↓↓↓

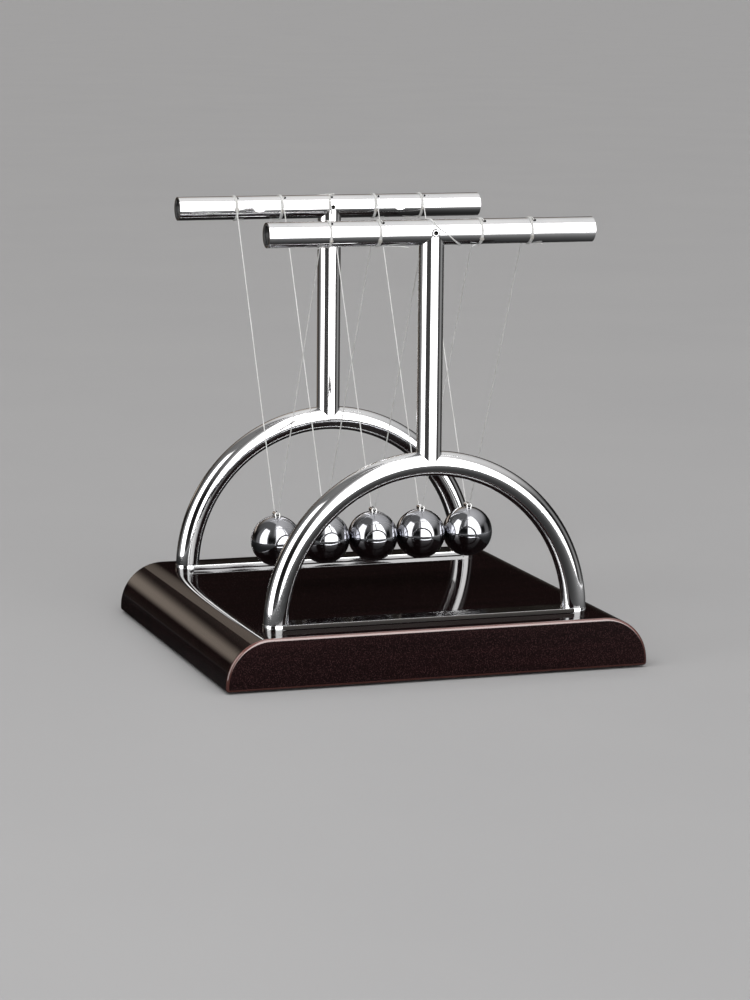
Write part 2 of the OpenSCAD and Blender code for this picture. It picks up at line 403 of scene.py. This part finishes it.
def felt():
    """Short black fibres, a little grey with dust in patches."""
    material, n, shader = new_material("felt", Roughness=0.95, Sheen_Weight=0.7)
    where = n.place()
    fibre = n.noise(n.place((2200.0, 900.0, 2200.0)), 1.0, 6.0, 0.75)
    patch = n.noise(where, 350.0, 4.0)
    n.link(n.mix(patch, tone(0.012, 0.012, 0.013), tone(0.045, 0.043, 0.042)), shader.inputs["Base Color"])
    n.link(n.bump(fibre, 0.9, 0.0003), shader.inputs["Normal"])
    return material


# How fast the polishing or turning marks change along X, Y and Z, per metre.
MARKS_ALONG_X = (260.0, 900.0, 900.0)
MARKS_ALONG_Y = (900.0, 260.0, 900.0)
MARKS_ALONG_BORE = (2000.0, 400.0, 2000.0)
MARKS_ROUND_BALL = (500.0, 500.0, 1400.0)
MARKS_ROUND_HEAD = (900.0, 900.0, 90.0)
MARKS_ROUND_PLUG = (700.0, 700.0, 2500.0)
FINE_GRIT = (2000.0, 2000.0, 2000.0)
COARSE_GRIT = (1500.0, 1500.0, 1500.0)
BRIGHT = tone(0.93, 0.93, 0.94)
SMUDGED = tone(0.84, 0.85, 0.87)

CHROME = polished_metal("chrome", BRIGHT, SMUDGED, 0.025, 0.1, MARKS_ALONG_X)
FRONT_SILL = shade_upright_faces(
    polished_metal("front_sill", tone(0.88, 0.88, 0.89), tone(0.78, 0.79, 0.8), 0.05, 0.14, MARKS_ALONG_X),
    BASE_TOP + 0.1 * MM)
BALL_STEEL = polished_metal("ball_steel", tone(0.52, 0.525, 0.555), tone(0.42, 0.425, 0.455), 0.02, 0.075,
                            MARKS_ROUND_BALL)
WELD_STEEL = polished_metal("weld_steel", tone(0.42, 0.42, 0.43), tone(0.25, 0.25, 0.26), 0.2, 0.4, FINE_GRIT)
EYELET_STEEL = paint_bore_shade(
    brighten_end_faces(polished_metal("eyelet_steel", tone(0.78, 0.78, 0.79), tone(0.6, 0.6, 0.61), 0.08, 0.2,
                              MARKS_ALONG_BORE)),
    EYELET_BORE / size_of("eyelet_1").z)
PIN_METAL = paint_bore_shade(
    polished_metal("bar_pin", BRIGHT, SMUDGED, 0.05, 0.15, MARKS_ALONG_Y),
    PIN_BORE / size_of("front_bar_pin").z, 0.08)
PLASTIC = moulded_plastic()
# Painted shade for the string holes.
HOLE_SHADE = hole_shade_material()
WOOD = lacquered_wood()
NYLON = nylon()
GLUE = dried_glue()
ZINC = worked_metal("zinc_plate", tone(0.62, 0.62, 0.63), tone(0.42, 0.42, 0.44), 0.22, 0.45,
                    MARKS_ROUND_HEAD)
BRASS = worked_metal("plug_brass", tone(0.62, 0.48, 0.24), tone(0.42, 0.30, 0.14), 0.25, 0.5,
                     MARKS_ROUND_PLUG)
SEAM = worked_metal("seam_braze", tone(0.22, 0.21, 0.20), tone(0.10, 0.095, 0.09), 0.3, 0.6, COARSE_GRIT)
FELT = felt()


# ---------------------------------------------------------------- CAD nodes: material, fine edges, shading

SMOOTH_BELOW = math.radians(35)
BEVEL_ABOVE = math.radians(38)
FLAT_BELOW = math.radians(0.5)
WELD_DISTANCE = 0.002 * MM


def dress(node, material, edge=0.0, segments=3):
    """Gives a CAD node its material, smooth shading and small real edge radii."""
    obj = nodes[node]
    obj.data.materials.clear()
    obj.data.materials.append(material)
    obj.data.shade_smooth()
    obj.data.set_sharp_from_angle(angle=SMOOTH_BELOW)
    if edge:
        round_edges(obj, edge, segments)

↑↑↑

Write out the full listing, keeping every line exactly as it is.

Solution:
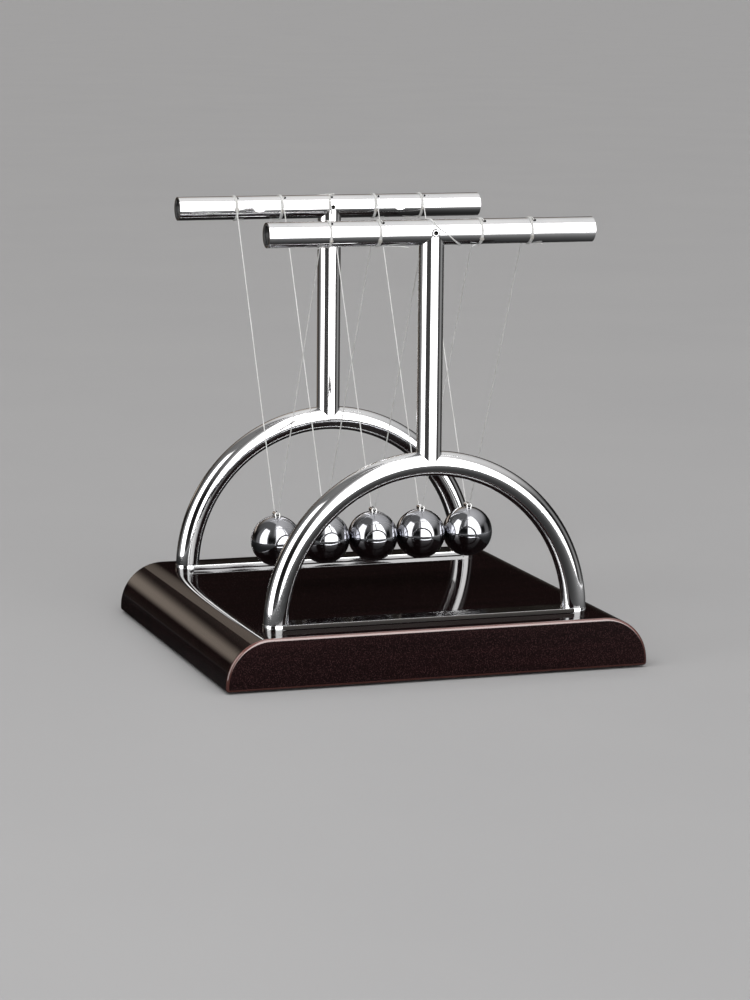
Write part 2 of the OpenSCAD and Blender code for this picture. It picks up at line 403 of scene.py. This part finishes it.
def felt():
    """Short black fibres, a little grey with dust in patches."""
    material, n, shader = new_material("felt", Roughness=0.95, Sheen_Weight=0.7)
    where = n.place()
    fibre = n.noise(n.place((2200.0, 900.0, 2200.0)), 1.0, 6.0, 0.75)
    patch = n.noise(where, 350.0, 4.0)
    n.link(n.mix(patch, tone(0.012, 0.012, 0.013), tone(0.045, 0.043, 0.042)), shader.inputs["Base Color"])
    n.link(n.bump(fibre, 0.9, 0.0003), shader.inputs["Normal"])
    return material


# How fast the polishing or turning marks change along X, Y and Z, per metre.
MARKS_ALONG_X = (260.0, 900.0, 900.0)
MARKS_ALONG_Y = (900.0, 260.0, 900.0)
MARKS_ALONG_BORE = (2000.0, 400.0, 2000.0)
MARKS_ROUND_BALL = (500.0, 500.0, 1400.0)
MARKS_ROUND_HEAD = (900.0, 900.0, 90.0)
MARKS_ROUND_PLUG = (700.0, 700.0, 2500.0)
FINE_GRIT = (2000.0, 2000.0, 2000.0)
COARSE_GRIT = (1500.0, 1500.0, 1500.0)
BRIGHT = tone(0.93, 0.93, 0.94)
SMUDGED = tone(0.84, 0.85, 0.87)

CHROME = polished_metal("chrome", BRIGHT, SMUDGED, 0.025, 0.1, MARKS_ALONG_X)
FRONT_SILL = shade_upright_faces(
    polished_metal("front_sill", tone(0.88, 0.88, 0.89), tone(0.78, 0.79, 0.8), 0.05, 0.14, MARKS_ALONG_X),
    BASE_TOP + 0.1 * MM)
BALL_STEEL = polished_metal("ball_steel", tone(0.52, 0.525, 0.555), tone(0.42, 0.425, 0.455), 0.02, 0.075,
                            MARKS_ROUND_BALL)
WELD_STEEL = polished_metal("weld_steel", tone(0.42, 0.42, 0.43), tone(0.25, 0.25, 0.26), 0.2, 0.4, FINE_GRIT)
EYELET_STEEL = paint_bore_shade(
    brighten_end_faces(polished_metal("eyelet_steel", tone(0.78, 0.78, 0.79), tone(0.6, 0.6, 0.61), 0.08, 0.2,
                              MARKS_ALONG_BORE)),
    EYELET_BORE / size_of("eyelet_1").z)
PIN_METAL = paint_bore_shade(
    polished_metal("bar_pin", BRIGHT, SMUDGED, 0.05, 0.15, MARKS_ALONG_Y),
    PIN_BORE / size_of("front_bar_pin").z, 0.08)
PLASTIC = moulded_plastic()
# Painted shade for the string holes.
HOLE_SHADE = hole_shade_material()
WOOD = lacquered_wood()
NYLON = nylon()
GLUE = dried_glue()
ZINC = worked_metal("zinc_plate", tone(0.62, 0.62, 0.63), tone(0.42, 0.42, 0.44), 0.22, 0.45,
                    MARKS_ROUND_HEAD)
BRASS = worked_metal("plug_brass", tone(0.62, 0.48, 0.24), tone(0.42, 0.30, 0.14), 0.25, 0.5,
                     MARKS_ROUND_PLUG)
SEAM = worked_metal("seam_braze", tone(0.22, 0.21, 0.20), tone(0.10, 0.095, 0.09), 0.3, 0.6, COARSE_GRIT)
FELT = felt()


# ---------------------------------------------------------------- CAD nodes: material, fine edges, shading

SMOOTH_BELOW = math.radians(35)
BEVEL_ABOVE = math.radians(38)
FLAT_BELOW = math.radians(0.5)
WELD_DISTANCE = 0.002 * MM


def dress(node, material, edge=0.0, segments=3):
    """Gives a CAD node its material, smooth shading and small real edge radii."""
    obj = nodes[node]
    obj.data.materials.clear()
    obj.data.materials.append(material)
    obj.data.shade_smooth()
    obj.data.set_sharp_from_angle(angle=SMOOTH_BELOW)
    if edge:
        round_edges(obj, edge, segments)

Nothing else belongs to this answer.